On the other end, you might want to keep the entire $100,000 in savings rather than spend a dime. But if you have debt — especially high-interest debt — this could be an expensive mistake.

“It can be exciting to reach that $100,000 savings plateau quickly, but it’s not true free and clear savings if you still have debt,” Zacks said. “Pay your credit cards or any high-interest debt off first, then start to save. Paying off high-interest debt such as your credit cards will often provide a better return than saving. … Paying off credit card debt also has the added benefit of increasing your credit score over time.”
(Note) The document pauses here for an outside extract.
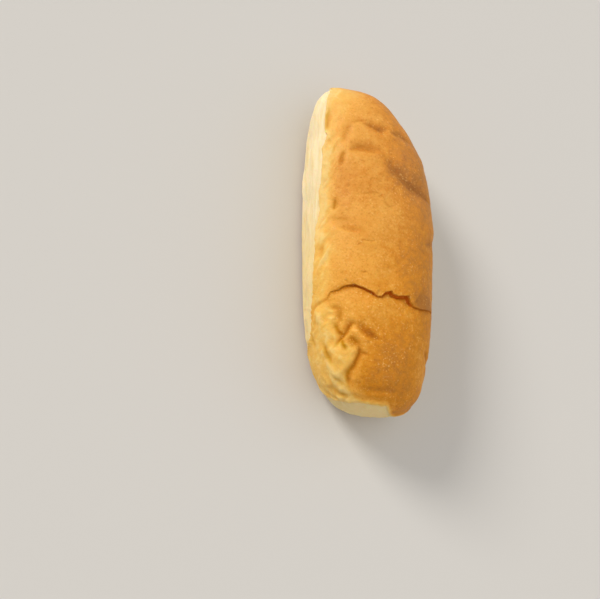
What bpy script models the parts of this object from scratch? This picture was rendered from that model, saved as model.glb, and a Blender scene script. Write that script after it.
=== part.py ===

Skipping Out on Educational Opportunities

Even if good money habits have gotten your savings to where they are, you might not necessarily know what to do with all of that cash. Something you should not do, however, is ignore the possibility of improving your own education — especially as pertains to finance and investing.

“You work very hard to earn and save your money; you should also work hard to keep and grow your savings,” Zacks said. “Learning may be even more important as your nest egg grows as its earnings power in relation to your wage income increases. Educating yourself from a variety of sources is a great way to broaden your knowledge base.”

Keeping the Money in a Low-Interest Account

A lot of people still use traditional savings accounts to store their money; but, if you’re keeping your money in a low-interest account, you’re missing out on compounding interest.

“A common mistake is keeping sizable savings in traditional accounts that yield minimal interest,” Rose said. “Big banks sometimes offer interest rates as low as 0.01%, which is almost like earning nothing.

“On the flip side, there are several online and credit union banks that provide interest rates in the range of 4-5%. Sticking with the low-yield accounts means you’re losing out on earnings. Plus, when you factor in inflation, the real value of the money in low-interest accounts diminishes over time, making it essential to seek better earning avenues for your savings.”

Not Monitoring Current Investments

Investing at least some of your $100,000 is important. But it’s just as important to keep an eye on your investments and to make changes as needed to ensure your money continues to grow.

“Saving is only half the battle. Growing your nest egg through investment can compound your returns,” Zacks said. “Monitor your portfolio at set intervals and when the market makes a big move. Ask yourself if you still believe in the fundamental outlook for each of your investments. Make sure your portfolio is diversified.”